++++ DATA SEGMENT ++++
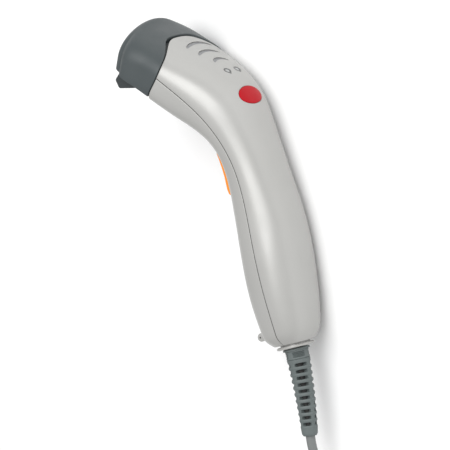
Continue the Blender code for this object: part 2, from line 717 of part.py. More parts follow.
# ---------------------------------------------------------------- base and strain relief

def base_collar(pose):
    """The thin plate that closes the base: a flange below and a spigot inside the shells."""
    first = np.array(STATIONS[0], dtype=float)
    spigot = -WALL - 0.4
    levels = ((COLLAR_LOW, -1.1), (COLLAR_LOW + 0.4, -0.6), (COLLAR_HIGH, -0.6), (COLLAR_HIGH + 0.3, -1.0),
              (COLLAR_HIGH + 0.3, spigot), (SPIGOT_TOP, spigot))
    rings = [[(x, y, level) for x, y, _ in station_ring(first, offset)] for level, offset in levels]
    collar = loft("base_collar", rings, light_plastic(), pose)
    hole = turned("collar_hole", ((3.9, -4.0), (3.9, 8.0)), None, pose, frame_at(BOOT_X, 0, 0))
    boolean(collar, "DIFFERENCE", hole)
    return collar


def boot_centre(level):
    """The strain relief bends a little forward: x and slope at a height below the base."""
    share = max(-level, 0.0) / -BOOT_END
    return BOOT_X + BOOT_DRIFT * share ** 1.7, 1.7 * BOOT_DRIFT * share ** 0.7 / -BOOT_END


def boot_turn(level):
    """How far the slots are turned about the boot's axis at a height (radians)."""
    span = (BOOT_SLOTS - 1) * BOOT_PITCH
    share = min(max((BOOT_FIRST_SLOT - level) / span, 0.0), 1.0)
    return math.radians(BOOT_TWIST[0] + (BOOT_TWIST[1] - BOOT_TWIST[0]) * share)


def boot_ring(level, radius, sides=24):
    x, slope = boot_centre(level)
    turn = boot_turn(level)
    ring = []
    for side in range(sides):
        angle = 2 * math.pi * side / sides
        c, s = math.cos(angle), math.sin(angle)
        far, wide = (radius * math.copysign(abs(v) ** (2 / BOOT_POWER), v) for v in (c, s))
        out = far * math.cos(turn) - wide * math.sin(turn)
        ring.append((x + out, far * math.sin(turn) + wide * math.cos(turn), level + out * slope))
    return ring


def boot_radius(level):
    levels = [-z for z, _ in BOOT_PROFILE]
    radii = [r for _, r in BOOT_PROFILE]
    return float(np.interp(-level, levels, radii))


def boot_notches(pose):
    """One cutter of separate blocks: four notches round the strain relief at each slot's height."""
    points, faces = [], []
    for number in range(BOOT_SLOTS):
        level = BOOT_FIRST_SLOT - BOOT_PITCH * number
        radius = boot_radius(level)
        x, slope = boot_centre(level)
        reach, half = (0.52 * radius, radius + 3), 0.5 * radius
        for quarter in range(4):
            turn = boot_turn(level) + math.radians(90 * quarter)
            start = len(points)
            for far, side, up in itertools.product(reach, (-half, half), (-BOOT_SLOT_HALF, BOOT_SLOT_HALF)):
                out = far * math.cos(turn) - side * math.sin(turn)
                across = far * math.sin(turn) + side * math.cos(turn)
                points.append((x + out, across, level + up + out * slope))
            faces += [tuple(start + corner for corner in face) for face in BLOCK_FACES]
    return add_object("boot_notches", points, faces, None, pose, smooth=False)


def strain_relief(pose):
    rings = [boot_ring(level, radius) for level, radius in BOOT_PROFILE]
    boot = loft("strain_relief", rings, boot_rubber(), pose)
    boolean(boot, "DIFFERENCE", boot_notches(pose))
    return boot


# ---------------------------------------------------------------- badge

def badge(pose):
    """The plain oval badge, cut from the form's own surface so that it follows its curve."""
    plate = prism("badge", oval(BADGE_HALF[1], BADGE_HALF[0]), -8.0, 8.0,
                  material("badge_red", (0.62, 0.01, 0.03), 0.25), pose, badge_frame())
    boolean(plate, "INTERSECT", form("badge_top", 0.25, None, pose))
    boolean(plate, "DIFFERENCE", form("badge_floor", -0.9, None, pose))
    return plate


# ---------------------------------------------------------------- lead, coil and plug

def lead(name, route):
    points = natural_spline(route, 6)
    return wire(name, points, CORD / 2, cord_jacket(), None, None, 3)


def cord_coil():
    low, high = CORD_LIFT, CORD_LIFT + COIL_HEIGHT
    section = ((COIL_RADII[0], low), (COIL_RADII[1], low), (COIL_RADII[1], high), (COIL_RADII[0], high))
    rings = []
    for step in range(40):
        angle = 2 * math.pi * step / 40
        rings.append([(COIL_CENTRE[0] + r * math.cos(angle), COIL_CENTRE[1] + r * math.sin(angle), z)
                      for r, z in section])
    return hoop("cord_coil", rings, cord_jacket())


def coil_tie():
    """A flat band round the coil's bundle."""
    middle = sum(COIL_RADII) / 2
    half = (COIL_RADII[1] - COIL_RADII[0]) / 2 + 0.9
    angle = math.radians(TIE_ANGLE)
    turn = Matrix.Rotation(angle, 4, "Z")
    frame = frame_at(COIL_CENTRE[0], COIL_CENTRE[1], 0) @ turn
    top = CORD_LIFT + COIL_HEIGHT
    outer = block("coil_tie", (middle - half - 0.5, -4.0, 0.05), (middle + half + 0.5, 4.0, top + 0.9),
                  black_plastic(), None, frame)
    boolean(outer, "DIFFERENCE", block("tie_hole", (middle - half, -6.0, CORD_LIFT - 0.35),
                                       (middle + half, 6.0, top + 0.4), None, None, frame))
    return outer


def usb_plug():
    """A plug lying flat: the cord comes in at its origin and the metal shell points along x."""
    turn = Matrix.Rotation(math.radians(PLUG_TURN), 4, "Z")
    frame = frame_at(*PLUG_PLACE) @ turn
    sections = ((0.3, 3.4, 3.2), (6.0, 3.9, 3.4), (9.0, 6.6, 3.9), (13.0, 7.9, 4.1), (29.0, 7.9, 4.1),
                (30.0, 7.5, 3.8))
    rings = [[(x, half * px, high * py) for px, py in oval_box()] for x, half, high in sections]
    loft("usb_plug_body", rings, boot_rubber(), None, frame)
    shell = block("usb_plug_shell", (30.4, -6.0, -2.25), (42.4, 6.0, 2.25), steel(), None, frame)
    hollow = block("shell_hollow", (31.4, -5.65, -1.9), (45.0, 5.65, 1.9), None, None, frame)
    boolean(shell, "DIFFERENCE", hollow)
    skin = material("tongue", (0.85, 0.85, 0.83))
    block("usb_plug_tongue", (31.8, -5.2, -1.5), (41.8, 5.2, 0.3), skin, None, frame)


def oval_box(sides=20, power=4.0):
    """A unit outline between an oval and a box."""
    outline = []
    for side in range(sides):
        angle = 2 * math.pi * side / sides
        c, s = math.cos(angle), math.sin(angle)
        outline.append(tuple(math.copysign(abs(v) ** (2 / power), v) for v in (c, s)))
    return outline


# ---------------------------------------------------------------- whole

def scanner_pose():
    """The empty that lays the scanner on its right side, with its head towards +Y."""
    pose = bpy.data.objects.new("scanner_pose", None)
    bpy.context.scene.collection.objects.link(pose)
    lie_down = Matrix(((-1, 0, 0), (0, 0, 1), (0, 1, 0))).to_4x4()
    tilt = Matrix.Rotation(math.radians(REST_TILT), 4, "X")
    roll = Matrix.Rotation(math.radians(REST_ROLL), 4, "Y")
    pose.matrix_world = tilt @ roll @ lie_down
    return pose


def stand_on_floor(pose):
    """Moves the scanner so that its box stands on the floor, centred on the origin."""
    bpy.context.view_layer.update()
    graph = bpy.context.evaluated_depsgraph_get()
    corners = []
    for obj in bpy.data.objects:
        if obj.parent == pose and not obj.hide_render:
            shape = obj.evaluated_get(graph)
            mesh = shape.to_mesh()
            corners += [obj.matrix_world @ point.co for point in mesh.vertices]
            shape.to_mesh_clear()
    low = Vector(min(c[axis] for c in corners) for axis in range(3))
    high = Vector(max(c[axis] for c in corners) for axis in range(3))
    middle = (low + high) / 2
    pose.matrix_world = Matrix.Translation((-middle.x, -middle.y, -low.z)) @ pose.matrix_world


def build():
    clear_scene()
    pose = scanner_pose()
    rear_shell(pose)
    front_shell(pose)
    head_cap(pose)
    face_bezel(pose)
    face_window(pose)
    window_gasket(pose)
    antenna(pose)
    antenna_leads(pose)
    reader_board(pose)
    board_ribbon(pose)
    main_board(pose)
    buzzer(pose)
    trigger_switch(pose)
    trigger(pose)
    trigger_spring(pose)
    cable_socket(pose)
    base_collar(pose)
    strain_relief(pose)
    badge(pose)
    for name, (z, *_, seat) in zip(("lower", "upper"), HOUSING_SCREWS):
        place = along_x(seat + GAP, 0, z)
        screw("housing_screw_" + name, pose, place, 12.0, SCREW_HEAD, SCREW_SHANK)
    lead("cord_lead", LEAD_ROUTE)
    cord_coil()
    lead("cord_tail", TAIL_ROUTE)
    coil_tie()
    usb_plug()
    stand_on_floor(pose)


build()
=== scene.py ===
"""The looks of a hand-held, corded microchip scanner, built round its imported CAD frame.

Lengths are millimetres. The scanner's pieces are modelled in its own frame: x points forward, to the
side of the trigger, y to the left, and z up the handle from the bottom of the base collar. The matrix POSE
lays that frame down as the CAD lies. The floor, the lead and its plug are in world coordinates.
"""
import json
import math

import bmesh
import bpy
import numpy as np
from mathutils import Matrix, Vector


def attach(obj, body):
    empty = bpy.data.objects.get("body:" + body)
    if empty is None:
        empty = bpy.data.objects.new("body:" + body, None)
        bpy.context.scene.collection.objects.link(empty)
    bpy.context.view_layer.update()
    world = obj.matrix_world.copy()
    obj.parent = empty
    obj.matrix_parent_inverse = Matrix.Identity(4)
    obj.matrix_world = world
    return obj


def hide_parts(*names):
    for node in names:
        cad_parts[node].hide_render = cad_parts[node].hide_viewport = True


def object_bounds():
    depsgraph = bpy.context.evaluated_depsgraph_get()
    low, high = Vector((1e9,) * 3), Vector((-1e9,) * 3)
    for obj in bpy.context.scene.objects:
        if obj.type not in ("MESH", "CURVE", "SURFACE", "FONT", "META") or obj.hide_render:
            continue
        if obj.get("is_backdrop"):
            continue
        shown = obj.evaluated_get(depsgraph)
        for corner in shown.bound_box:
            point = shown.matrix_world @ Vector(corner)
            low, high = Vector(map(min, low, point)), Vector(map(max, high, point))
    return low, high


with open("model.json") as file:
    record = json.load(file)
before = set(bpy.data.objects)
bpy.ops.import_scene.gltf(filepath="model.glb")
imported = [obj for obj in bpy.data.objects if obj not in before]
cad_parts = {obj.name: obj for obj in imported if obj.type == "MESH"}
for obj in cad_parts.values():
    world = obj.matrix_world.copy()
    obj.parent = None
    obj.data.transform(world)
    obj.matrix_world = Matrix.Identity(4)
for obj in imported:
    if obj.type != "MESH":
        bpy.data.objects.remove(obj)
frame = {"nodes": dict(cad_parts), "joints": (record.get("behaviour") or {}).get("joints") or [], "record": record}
CAD_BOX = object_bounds()
MM = 0.001

# ---------------- dimensions

# How the scanner lies on the floor (degrees), and the trigger's pivot in its frame.
REST_TILT = 1.9
REST_ROLL = 15.5
PIVOT = (5.5, 0.0, 112.5)

# Outer form: stations along the widest line of the housing, from the base to the nose.
# x, z, tilt, half width, back depth, front depth, back exponent, front exponent
STATIONS = (
    (0.2, 1.2, 0, 11.0, 10.3, 10.0, 2.3, 2.3),
    (0.4, 5.0, 0, 14.4, 13.2, 13.4, 2.3, 2.3),
    (0.0, 10.0, 0, 16.2, 14.8, 15.0, 2.3, 2.3),
    (-0.6, 20.0, 0, 18.0, 16.2, 16.2, 2.3, 2.3),
    (-1.2, 34.0, 0, 19.6, 17.6, 16.8, 2.3, 2.3),
    (-2.0, 52.0, 0, 20.2, 18.6, 16.0, 2.3, 2.3),
    (-2.8, 70.0, 0, 19.6, 17.8, 15.0, 2.3, 2.3),
    (-3.0, 86.0, 0, 19.2, 15.8, 13.8, 2.3, 2.3),
    (-1.8, 100.0, 6, 19.6, 15.2, 12.4, 2.3, 2.3),
    (1.0, 113.0, 16, 21.4, 16.4, 11.6, 2.3, 2.4),
    (5.8, 126.0, 27, 24.4, 18.6, 13.2, 2.4, 2.8),
    (14.0, 140.0, 37, 28.0, 17.6, 15.4, 2.5, 3.6),
    (24.1, 153.4, 42, 31.0, 13.8, 15.6, 2.6, 5.0),
    (32.5, 161.5, 48, 31.4, 13.6, 15.6, 2.5, 6.0),
    (40.9, 166.6, 57, 31.7, 15.9, 15.8, 2.36, 6.0),
    (44.0, 168.7, 62, 28.3, 18.0, 15.0, 1.92, 6.0),
)
CAP_STATION = 11
SPLINE_STEPS = 30
NOSE_ROUND = 3.8
NOSE_BULGE = 1.5
NOSE_STEPS = 16
ARC_STEPS = 240
WALL = 2.4
CAP_PROUD = 0.5
GAP = 0.4
TINY = 1e-9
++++
### WRITTEN PROBLEM:
Return nothing but the lines from the first line of the listing through the line with "return math.radians(BOOT_TWIST[0] +", please, keeping every one of them unchanged.

### SOLVED PROBLEM:
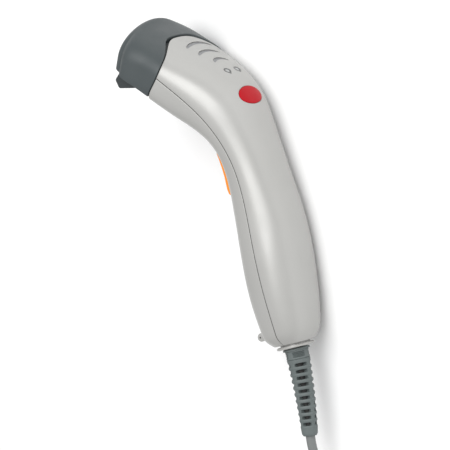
Continue the Blender code for this object: part 2, from line 717 of part.py. More parts follow.
# ---------------------------------------------------------------- base and strain relief

def base_collar(pose):
    """The thin plate that closes the base: a flange below and a spigot inside the shells."""
    first = np.array(STATIONS[0], dtype=float)
    spigot = -WALL - 0.4
    levels = ((COLLAR_LOW, -1.1), (COLLAR_LOW + 0.4, -0.6), (COLLAR_HIGH, -0.6), (COLLAR_HIGH + 0.3, -1.0),
              (COLLAR_HIGH + 0.3, spigot), (SPIGOT_TOP, spigot))
    rings = [[(x, y, level) for x, y, _ in station_ring(first, offset)] for level, offset in levels]
    collar = loft("base_collar", rings, light_plastic(), pose)
    hole = turned("collar_hole", ((3.9, -4.0), (3.9, 8.0)), None, pose, frame_at(BOOT_X, 0, 0))
    boolean(collar, "DIFFERENCE", hole)
    return collar


def boot_centre(level):
    """The strain relief bends a little forward: x and slope at a height below the base."""
    share = max(-level, 0.0) / -BOOT_END
    return BOOT_X + BOOT_DRIFT * share ** 1.7, 1.7 * BOOT_DRIFT * share ** 0.7 / -BOOT_END


def boot_turn(level):
    """How far the slots are turned about the boot's axis at a height (radians)."""
    span = (BOOT_SLOTS - 1) * BOOT_PITCH
    share = min(max((BOOT_FIRST_SLOT - level) / span, 0.0), 1.0)
    return math.radians(BOOT_TWIST[0] + (BOOT_TWIST[1] - BOOT_TWIST[0]) * share)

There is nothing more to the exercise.